The luxury of time


I admit it. I have a history of starting diaries/blogs and never keeping them up. But now I’ve got something I didn’t feel I had before: time. I hope this admission isn’t going to put everyone off. I know most of you are probably reading this in between all the other jobs you need to get done, while I’m travelling around the world volunteering in beautiful sunny places. Lucky bitch, I hear you say. And yeah, I’m lucky. So while I’ve got a taste of the good life, I’ve decided to write down some of my reflections on design, culture and sustainability.

One of the first observations I’ve made while travelling was that our experience of time is what we make of it. I don’t mean this in an individualistic sense. I haven’t become some sort of time management consultant who waltzes into your office and explains how its possible to get 20% more stuff done if only you organized your life, or a total hippy who manages to reject all the societal pressures of the work ethic (although my hippy count is getting higher by the second, I now have two pairs of MC Hammer/poo pants). I mean that culturally we have very different ways of dealing with time and although it would be a challenge, we could collectively change our experience.

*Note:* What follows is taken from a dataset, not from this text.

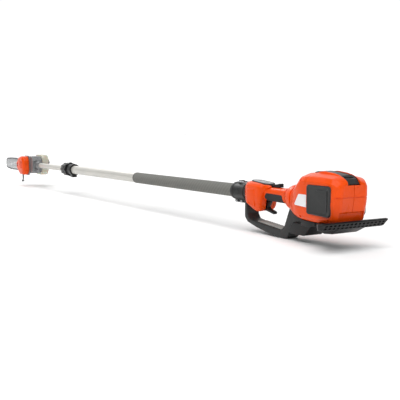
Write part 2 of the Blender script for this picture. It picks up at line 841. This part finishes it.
# ---- Battery -----------------------------------------------------------------


def build_battery():
    """Battery with two grooves along its top and the release bar in a recess."""
    side = [
        (-326, -8, 2), (-326, 64, 1), (-319, 66, 1), (-319, 73, 4), (-332, 76, 12), (-352, 75.8, 30),
        (-388, 72, 30), (-411, 68, 10), (-425, 61, 7), (-435.2, 48.4, 2.5), (-431, 46.9, 1), (-426, 44, 1),
        (-426, -8, 2),
    ]
    case = soften(prism("battery_shell", rounded(side), -BATTERY_HALF, BATTERY_HALF), 2.6, 4, 30)
    recess = prism(
        "recess",
        rounded([(-407.8, 80, 1), (-407.8, 62.5, 2), (-409, 60.4, 1), (-420.8, 60.4, 1), (-420.8, 80, 1)]),
        -14.4, 14.4,
    )
    groove_side = [(-335, 74.8), (-335, 90), (-398, 90), (-398, 70), (-388, 71.2)]
    grooves = [prism("groove", groove_side, y, y + 1.2) for y in (-13.6, 12.4)]
    cut(case, soften(recess, 1, 2), *grooves)
    dress(case, "battery", "dark_shell", ["battery_case"], 30)
    bar_side = rounded([(-420, 63.6, 1), (-408.6, 63.6, 1), (-408.6, 66.2, 1), (-420, 66.2, 1)])
    button = soften(prism("release_bar", bar_side, -13.5, 13.5), 0.6)
    dress(button, "battery_release", "black_plastic", ["release_button"], 35)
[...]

I wonder why people call them poo pants?

I wonder why people call them poo pants?

When I was researching for my PhD in the UK I met many people who felt that life was too fast paced and we didn’t have time for anything anymore, including caring for people. These feelings were part of what led them to make their homes into retro idylls. So they could come home, relax and get pleasure from making a drink from their art deco cocktail cabinet. I felt similarly, especially about work. I never had a job in the UK where I felt I had enough time to do things properly. Apparently this experience is common in the Western world. Dale Southerton[i], an academic at Manchester University, studied these feelings and compared them with people’s experience of time in the 1940s (using the Mass Observation Archive). Actually he found we have the same, or more, leisure time than we did then. The difference is that in the 1940s our time was managed by institutional events and constraints regarding domestic life, work, and consumption; we had clocking in and out, lunch breaks, restricted shopping hours and church on Sunday. We weren’t asked to manage our own time as we are today and we didn’t have the ‘presence bleed’[ii] (work impinging on the personal lives of employees, illustrated by the bed office) of a boss emailing on a Friday night and expecting a response by Monday morning. This individualization of the experience of time, as well as the blurring of time for work, time for care, and time for leisure, is why we feel so rushed.

Until now I’ve volunteered in England (Cornwall), France, Spain and Morocco and have sensed a different pace. In Cornwall the owners of the eco-retreat and organic farm we worked on had busy lives (the presence bleed of the UK affected them too), but I was given specific tasks. I learnt that there was nothing more enjoyable than having one job to do in a day. On a vineyard in France our work was punctuated with a long boozy lunch, and in Spain by the hot midday sun. In Morocco time is institutionalized by religion, by the five times daily call for prayer.

Focusing on one job, clocking in and out, and the management of our time by institutions, sounds like a factory system, and there can be nothing more alienating than that. However, I think there are positive aspects to these ideas, especially if no money is changing hands. For example, on a ‘snow day’ in London, when no one could get to work, the most amazingly creative creatures appeared in my local park. I remember marvelling at how productive, imaginative and collaborative people are if they have the luxury of time. This memory came back to me while sewing Berber tents in Morocco, the polar opposite in terms of location, but the luxury of time I experienced was similar. I had the freedom to find creative ways of fixing the tents. It made me think; we could all benefit from finding alternative means of collectively structuring our time. Long boozy lunch anyone?

Cross-stitch protection against the evil eye.

Cross-stitch protection against the evil eye (and the cold wind at night).

Berber stars

Berber stars to patch holes

[1] Dale Southerton (2009) ‘Temporal rhythms.’ In Time, Consumption and Everyday Life.

[2] See Melissa Gregg (2011) ‘Work’s Intimacy’ for the concept of ‘presence bleed’. A great book!